>> begin Records supplied
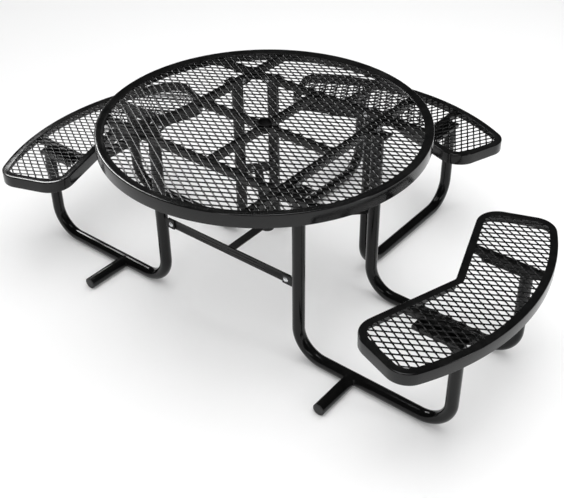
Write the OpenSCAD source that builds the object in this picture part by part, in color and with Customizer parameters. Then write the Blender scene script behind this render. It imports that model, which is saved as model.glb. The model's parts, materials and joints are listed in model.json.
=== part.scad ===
// Round picnic table with three fixed curved seats and one open side for a wheelchair.
// The origin is on the ground under the middle of the table top. +X points at the right seat,
// +Y at the back seat, and the open side faces -Y.

/* [Table top] */
// Diameter of the table top over its rim
table_d = 1168; // [1060:1:1410]
// Height of the table top above the ground
table_h = 745; // [600:1:900]
// Depth of the band round the table top
table_band_h = 48; // [44:1:70]
// Radius of the rolled edge along the top of the table band
edge_r = 8; // [5:0.5:12]
// How far the table rim slopes in and down from its rolled edge to its lip
slope_w = 14; // [8:1:20]
// How far the lip lies below the top of the rim
lip_drop = 5; // [2:0.5:7]
// Width of the flat lip that the mesh is welded to
lip_w = 10; // [6:1:20]
// Thickness of the sheet steel in the rims
sheet_t = 3; // [2:0.5:4]
// Thickness of the coated mesh decks
deck_t = 5; // [3:0.5:8]

/* [Under-frame] */
// Width and height of the square tube of the bars
bar_w = 25; // [20:1:30]
// Wall of the square tube
bar_wall = 2; // [1.5:0.5:3]
// Distance of the four main bars from the middle of the table
bar_off = 300; // [286:1:340]

/* [Umbrella hole] */
// Bore for the umbrella pole
pole_d = 45; // [38:1:52]
// Wall of the umbrella collar and of the lower ring
collar_wall = 3.5; // [2:0.5:5]
// How far the flange on top of the collar reaches beyond it
collar_flange_w = 4; // [2:0.5:20]
// Thickness of the flange on top of the collar
collar_flange_t = 3; // [2:0.5:5]
// How far the collar reaches below the bars
collar_drop = 2; // [0:1:20]
// Gap between the mesh and the collar
collar_gap = 1; // [0.5:0.5:3]
// Height of the lower ring
ring_h = 45; // [38:1:60]

/* [Leg tubes] */
// Outside diameter of the leg tube
tube_d = 45; // [37:0.5:50]
// Wall of the leg tube
tube_wall = 3; // [2:0.5:4]
// Radius of the bends, to the middle of the tube
bend_r = 110; // [80:1:130]
// Half the distance between the two tubes under one seat
leg_half = 226; // [185:1:234]
// How far a table leg stands outside its bar, middle to middle
leg_set = 22; // [18:1:26]
// How far the seat legs stand inside the outer edge of the seat
seat_leg_inset = 117; // [95:1:150]

/* [Stub feet] */
// Distance of the stub feet from the middle of the table
stub_x = 555; // [450:1:700]
// Length of a stub foot from the middle of its leg tube
stub_len = 194; // [120:1:260]
// Thickness of the cap that closes a stub foot
cap_t = 3; // [2:0.5:5]
// Depth of the cap inside the stub foot
cap_plug = 12; // [6:1:20]

/* [Leg brackets] */
// Thickness of the bracket plate on a table leg
bracket_t = 6; // [4:0.5:8]
// Length of the bracket plate, from the inner side of the bar outwards
bracket_len = 80; // [72:1:100]
// Width of the bracket plate
bracket_w = 50; // [46:1:60]
// Gap between the top of the bracket's tab and the mesh
tab_gap = 3; // [2:1:5]

/* [Seats] */
// Height of the seats above the ground
seat_h = 430; // [360:1:520]
// Depth of the band round a seat
seat_band_h = 45; // [40:1:60]
// Width of the flange along the top of the seat band
seat_flange_w = 25; // [15:1:35]
// Distance of the outer edge of a seat from the middle of the table
seat_reach = 1057; // [1030:1:1200]
// Depth of a seat at its middle
seat_depth = 265; // [240:1:320]
// Half the length of a seat between its inner corners
seat_in_half = 415; // [360:1:480]
// How far the inner corners lie behind the middle of the inner edge
seat_in_back = 139; // [100:1:170]
// Half the length of a seat between its outer corners
seat_out_half = 504; // [440:1:560]
// How far the outer corners lie behind the middle of the outer edge
seat_out_back = 157; // [120:1:190]
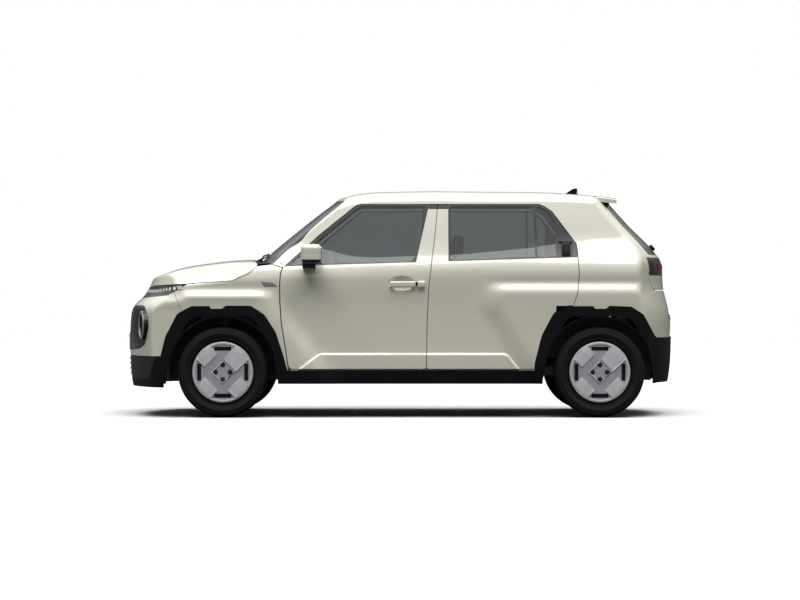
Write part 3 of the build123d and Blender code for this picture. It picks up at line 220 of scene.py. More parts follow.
BELT = 1.0605             # where the window frames start, at mid length; it rises to the tail
FRAME_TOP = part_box("front_door_left")[1][2] - 0.0315
PILLAR_LEAN = 0.2268      # the front window's rear edge leans to the tail
pillar_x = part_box("front_door_left")[1][0] - 0.147
front_finish = door_finish("front_door_finish", (-1, 0, PILLAR_LEAN),
                           -pillar_x + PILLAR_LEAN * 1.063)
rear_finish = door_finish("rear_door_finish", (1, 0, 0),
                          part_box("rear_door_glass_left")[0][0] - 0.008)
for side, sign in SIDES:
    wear(front_finish, f"front_door_{side}")
    wear(rear_finish, f"rear_door_{side}")


# Cladding: grained black polypropylene over the wheel openings and sills, clipped to the
# body, with the lower bumper mouldings in the same plastic.
black_plastic = finish("grained_black_plastic", (0.0050, 0.0050, 0.0052),
                       (0.0032, 0.0032, 0.0034), 9, 0.66, grained=(700, 0.00018),
                       Specular_IOR_Level=0.11)
wear(black_plastic, "cladding_left", "cladding_right", "rear_lower_trim", "cowl_panel", "wipers")


# Gloss black panels: the lamp strip and face at the nose and the lamp panel at the tail are
# smooth moulded acrylic.
gloss_black = finish("gloss_black_acrylic", (0.009, 0.009, 0.010), (0.005, 0.005, 0.006), 5, 0.16,
                     grained=(60, 0.00003), Specular_IOR_Level=0.3)
wear(gloss_black, "signal_strip", "front_face", "charge_lid", "roof_antenna")


# Glass: green-grey tinted safety glass in every opening, darker from outside than within. The
# bonded panes at both ends have a black ceramic band baked on their edges over the adhesive.
GLASS_ROUGHNESS = 0.03
CLEARNESS = 0.85


def glazed(name):
    """Tinted glass."""
    return finish(name, (0.28, 0.305, 0.31), (0.255, 0.277, 0.283), 1.1, GLASS_ROUGHNESS,
                  Transmission_Weight=CLEARNESS, IOR=1.45)


def banded(material, *edges):
    """A black band past each (direction, limit) edge of a pane."""
    tree = material.node_tree
    place = node(tree, "TexCoord").outputs["Object"]
    band = beyond(tree, place, *edges[0])
    for edge in edges[1:]:
        band = worked(tree, "MAXIMUM", band, beyond(tree, place, *edge))
    coated(material, band, (0.012, 0.012, 0.013), GLASS_ROUGHNESS, 0.12)
    clear = node(tree, "MapRange", Value=band, To_Min=CLEARNESS, To_Max=0.0)
    tree.links.new(clear.outputs["Result"], shader_of(material).inputs["Transmission Weight"])


tinted_glass = glazed("tinted_glass")
for side, sign in SIDES:
    wear(tinted_glass, f"front_door_glass_{side}", f"rear_door_glass_{side}")
for name, pane_name, slope, side_band, top_band in (
        ("windshield_glass", "windshield", 0.224, 0.045, 0.032),
        ("tailgate_pane", "tailgate_glass", 0.18, 0.050, 0.040)):
    pane = glazed(name)
    pane_low, pane_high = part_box(pane_name)
    edge_run = pane_high[1] + slope * pane_low[2] - side_band
    banded(pane, ((0, 1, slope), edge_run), ((0, -1, slope), edge_run),
           ((0, 0, 1), pane_high[2] - top_band), ((0, 0, -1), -pane_low[2] - 0.050))
    wear(pane, pane_name)


# Tyres: 185/65 R15 in black rubber, moulded with four drainage grooves round the tread,
# blocks across the shoulders and fine ribs on the sidewall. They grip the rim at the bead.
rubber = finish("tyre_rubber", (0.0085, 0.0085, 0.0085), (0.0055, 0.0055, 0.0055), 14, 0.72,
                grained=(900, 0.00012), Specular_IOR_Level=0.17)


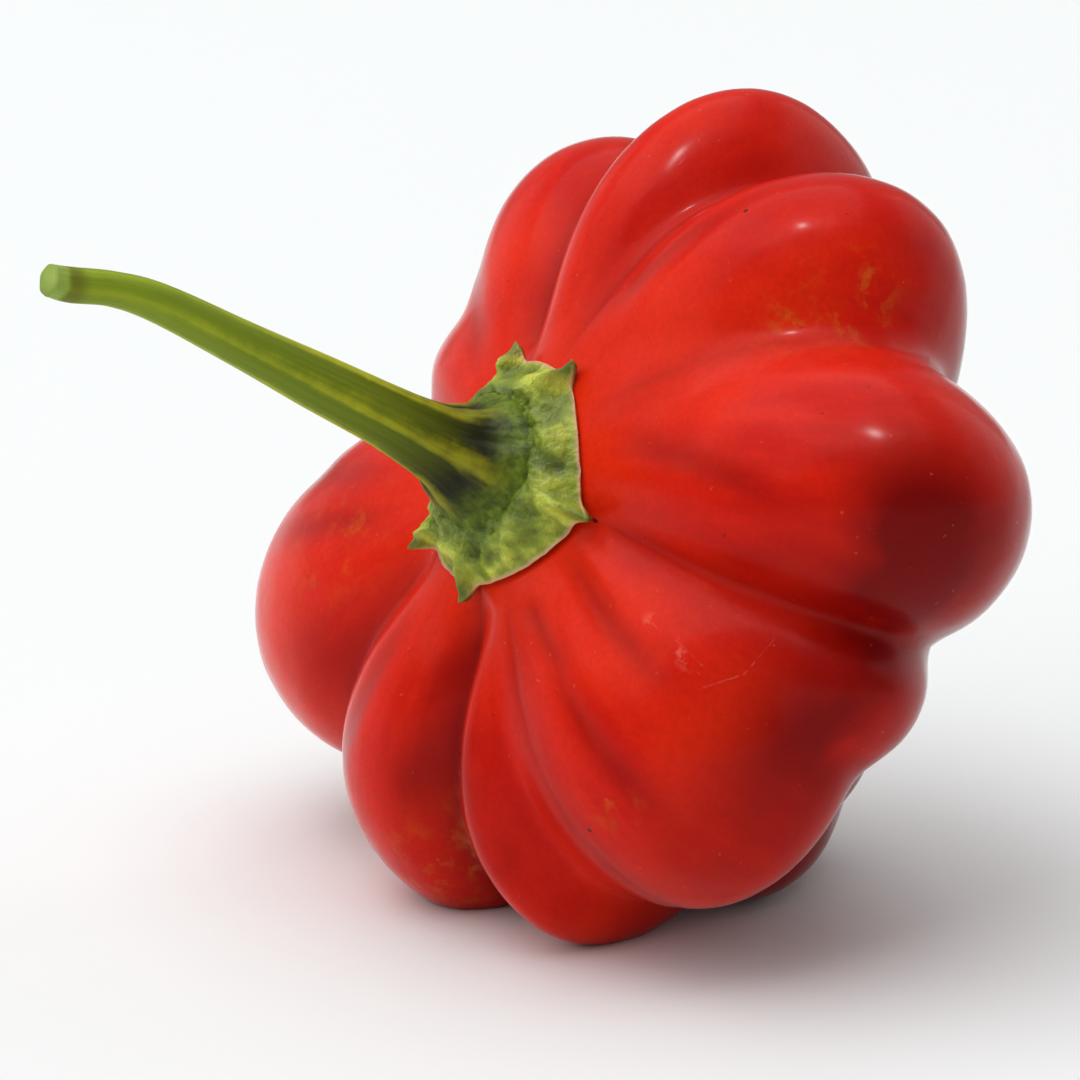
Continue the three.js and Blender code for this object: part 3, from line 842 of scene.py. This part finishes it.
>> end Records supplied
**Task description:** The records above are to be repeated exactly, in their entirety.

**Exercise response:**
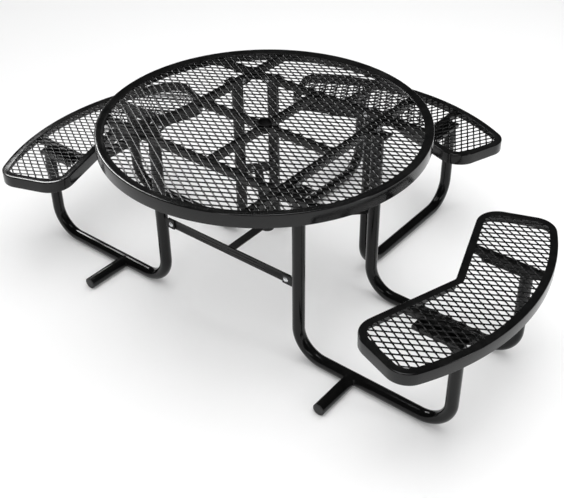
Write the OpenSCAD source that builds the object in this picture part by part, in color and with Customizer parameters. Then write the Blender scene script behind this render. It imports that model, which is saved as model.glb. The model's parts, materials and joints are listed in model.json.
=== part.scad ===
// Round picnic table with three fixed curved seats and one open side for a wheelchair.
// The origin is on the ground under the middle of the table top. +X points at the right seat,
// +Y at the back seat, and the open side faces -Y.

/* [Table top] */
// Diameter of the table top over its rim
table_d = 1168; // [1060:1:1410]
// Height of the table top above the ground
table_h = 745; // [600:1:900]
// Depth of the band round the table top
table_band_h = 48; // [44:1:70]
// Radius of the rolled edge along the top of the table band
edge_r = 8; // [5:0.5:12]
// How far the table rim slopes in and down from its rolled edge to its lip
slope_w = 14; // [8:1:20]
// How far the lip lies below the top of the rim
lip_drop = 5; // [2:0.5:7]
// Width of the flat lip that the mesh is welded to
lip_w = 10; // [6:1:20]
// Thickness of the sheet steel in the rims
sheet_t = 3; // [2:0.5:4]
// Thickness of the coated mesh decks
deck_t = 5; // [3:0.5:8]

/* [Under-frame] */
// Width and height of the square tube of the bars
bar_w = 25; // [20:1:30]
// Wall of the square tube
bar_wall = 2; // [1.5:0.5:3]
// Distance of the four main bars from the middle of the table
bar_off = 300; // [286:1:340]

/* [Umbrella hole] */
// Bore for the umbrella pole
pole_d = 45; // [38:1:52]
// Wall of the umbrella collar and of the lower ring
collar_wall = 3.5; // [2:0.5:5]
// How far the flange on top of the collar reaches beyond it
collar_flange_w = 4; // [2:0.5:20]
// Thickness of the flange on top of the collar
collar_flange_t = 3; // [2:0.5:5]
// How far the collar reaches below the bars
collar_drop = 2; // [0:1:20]
// Gap between the mesh and the collar
collar_gap = 1; // [0.5:0.5:3]
// Height of the lower ring
ring_h = 45; // [38:1:60]

/* [Leg tubes] */
// Outside diameter of the leg tube
tube_d = 45; // [37:0.5:50]
// Wall of the leg tube
tube_wall = 3; // [2:0.5:4]
// Radius of the bends, to the middle of the tube
bend_r = 110; // [80:1:130]
// Half the distance between the two tubes under one seat
leg_half = 226; // [185:1:234]
// How far a table leg stands outside its bar, middle to middle
leg_set = 22; // [18:1:26]
// How far the seat legs stand inside the outer edge of the seat
seat_leg_inset = 117; // [95:1:150]

/* [Stub feet] */
// Distance of the stub feet from the middle of the table
stub_x = 555; // [450:1:700]
// Length of a stub foot from the middle of its leg tube
stub_len = 194; // [120:1:260]
// Thickness of the cap that closes a stub foot
cap_t = 3; // [2:0.5:5]
// Depth of the cap inside the stub foot
cap_plug = 12; // [6:1:20]

/* [Leg brackets] */
// Thickness of the bracket plate on a table leg
bracket_t = 6; // [4:0.5:8]
// Length of the bracket plate, from the inner side of the bar outwards
bracket_len = 80; // [72:1:100]
// Width of the bracket plate
bracket_w = 50; // [46:1:60]
// Gap between the top of the bracket's tab and the mesh
tab_gap = 3; // [2:1:5]

/* [Seats] */
// Height of the seats above the ground
seat_h = 430; // [360:1:520]
// Depth of the band round a seat
seat_band_h = 45; // [40:1:60]
// Width of the flange along the top of the seat band
seat_flange_w = 25; // [15:1:35]
// Distance of the outer edge of a seat from the middle of the table
seat_reach = 1057; // [1030:1:1200]
// Depth of a seat at its middle
seat_depth = 265; // [240:1:320]
// Half the length of a seat between its inner corners
seat_in_half = 415; // [360:1:480]
// How far the inner corners lie behind the middle of the inner edge
seat_in_back = 139; // [100:1:170]
// Half the length of a seat between its outer corners
seat_out_half = 504; // [440:1:560]
// How far the outer corners lie behind the middle of the outer edge
seat_out_back = 157; // [120:1:190]
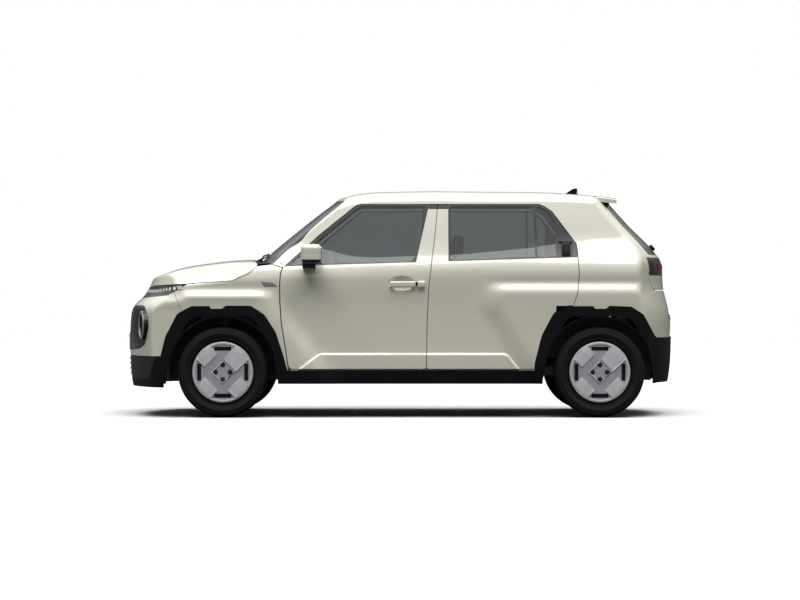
Write part 3 of the build123d and Blender code for this picture. It picks up at line 220 of scene.py. More parts follow.
BELT = 1.0605             # where the window frames start, at mid length; it rises to the tail
FRAME_TOP = part_box("front_door_left")[1][2] - 0.0315
PILLAR_LEAN = 0.2268      # the front window's rear edge leans to the tail
pillar_x = part_box("front_door_left")[1][0] - 0.147
front_finish = door_finish("front_door_finish", (-1, 0, PILLAR_LEAN),
                           -pillar_x + PILLAR_LEAN * 1.063)
rear_finish = door_finish("rear_door_finish", (1, 0, 0),
                          part_box("rear_door_glass_left")[0][0] - 0.008)
for side, sign in SIDES:
    wear(front_finish, f"front_door_{side}")
    wear(rear_finish, f"rear_door_{side}")


# Cladding: grained black polypropylene over the wheel openings and sills, clipped to the
# body, with the lower bumper mouldings in the same plastic.
black_plastic = finish("grained_black_plastic", (0.0050, 0.0050, 0.0052),
                       (0.0032, 0.0032, 0.0034), 9, 0.66, grained=(700, 0.00018),
                       Specular_IOR_Level=0.11)
wear(black_plastic, "cladding_left", "cladding_right", "rear_lower_trim", "cowl_panel", "wipers")


# Gloss black panels: the lamp strip and face at the nose and the lamp panel at the tail are
# smooth moulded acrylic.
gloss_black = finish("gloss_black_acrylic", (0.009, 0.009, 0.010), (0.005, 0.005, 0.006), 5, 0.16,
                     grained=(60, 0.00003), Specular_IOR_Level=0.3)
wear(gloss_black, "signal_strip", "front_face", "charge_lid", "roof_antenna")


# Glass: green-grey tinted safety glass in every opening, darker from outside than within. The
# bonded panes at both ends have a black ceramic band baked on their edges over the adhesive.
GLASS_ROUGHNESS = 0.03
CLEARNESS = 0.85


def glazed(name):
    """Tinted glass."""
    return finish(name, (0.28, 0.305, 0.31), (0.255, 0.277, 0.283), 1.1, GLASS_ROUGHNESS,
                  Transmission_Weight=CLEARNESS, IOR=1.45)


def banded(material, *edges):
    """A black band past each (direction, limit) edge of a pane."""
    tree = material.node_tree
    place = node(tree, "TexCoord").outputs["Object"]
    band = beyond(tree, place, *edges[0])
    for edge in edges[1:]:
        band = worked(tree, "MAXIMUM", band, beyond(tree, place, *edge))
    coated(material, band, (0.012, 0.012, 0.013), GLASS_ROUGHNESS, 0.12)
    clear = node(tree, "MapRange", Value=band, To_Min=CLEARNESS, To_Max=0.0)
    tree.links.new(clear.outputs["Result"], shader_of(material).inputs["Transmission Weight"])


tinted_glass = glazed("tinted_glass")
for side, sign in SIDES:
    wear(tinted_glass, f"front_door_glass_{side}", f"rear_door_glass_{side}")
for name, pane_name, slope, side_band, top_band in (
        ("windshield_glass", "windshield", 0.224, 0.045, 0.032),
        ("tailgate_pane", "tailgate_glass", 0.18, 0.050, 0.040)):
    pane = glazed(name)
    pane_low, pane_high = part_box(pane_name)
    edge_run = pane_high[1] + slope * pane_low[2] - side_band
    banded(pane, ((0, 1, slope), edge_run), ((0, -1, slope), edge_run),
           ((0, 0, 1), pane_high[2] - top_band), ((0, 0, -1), -pane_low[2] - 0.050))
    wear(pane, pane_name)


# Tyres: 185/65 R15 in black rubber, moulded with four drainage grooves round the tread,
# blocks across the shoulders and fine ribs on the sidewall. They grip the rim at the bead.
rubber = finish("tyre_rubber", (0.0085, 0.0085, 0.0085), (0.0055, 0.0055, 0.0055), 14, 0.72,
                grained=(900, 0.00012), Specular_IOR_Level=0.17)


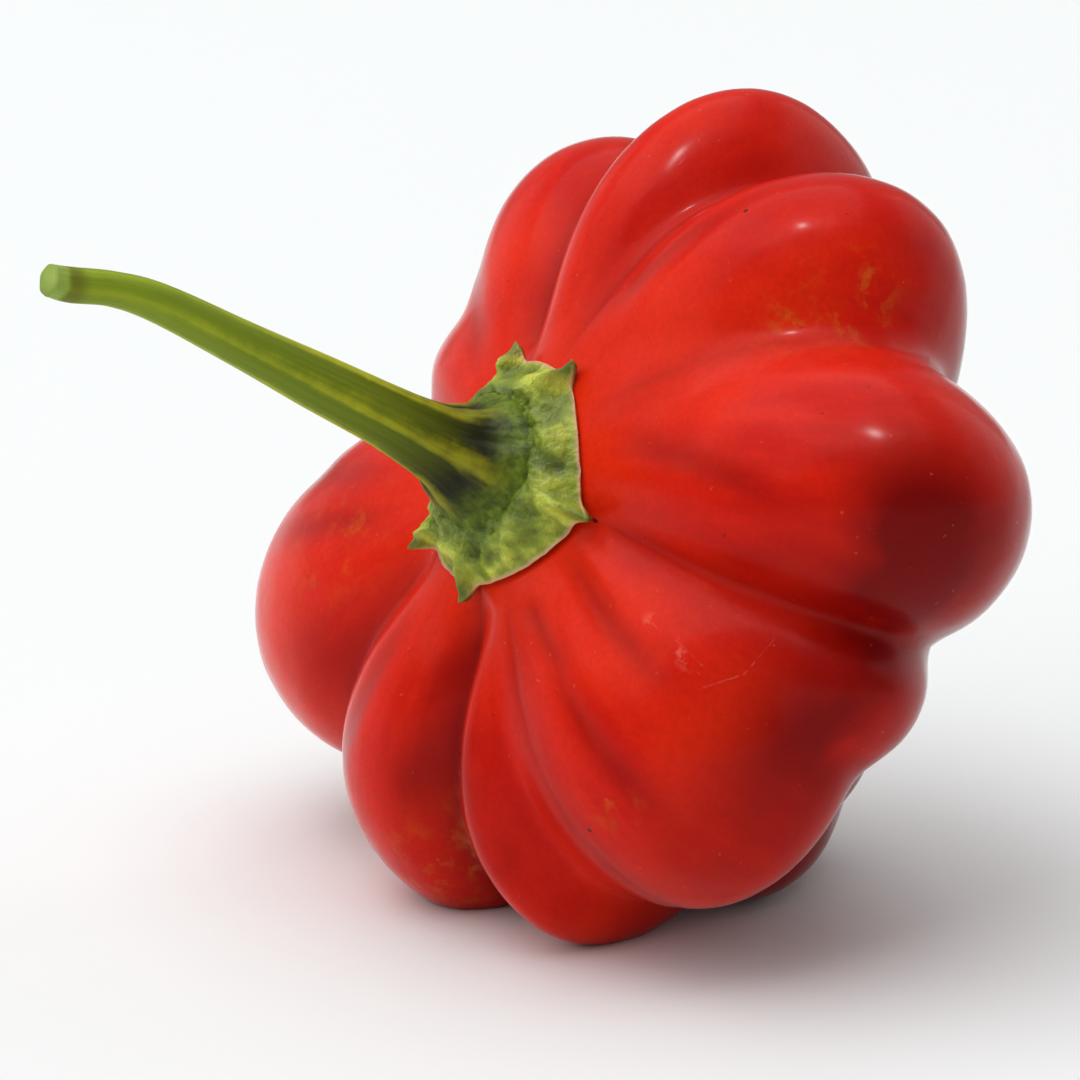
Continue the three.js and Blender code for this object: part 3, from line 842 of scene.py. This part finishes it.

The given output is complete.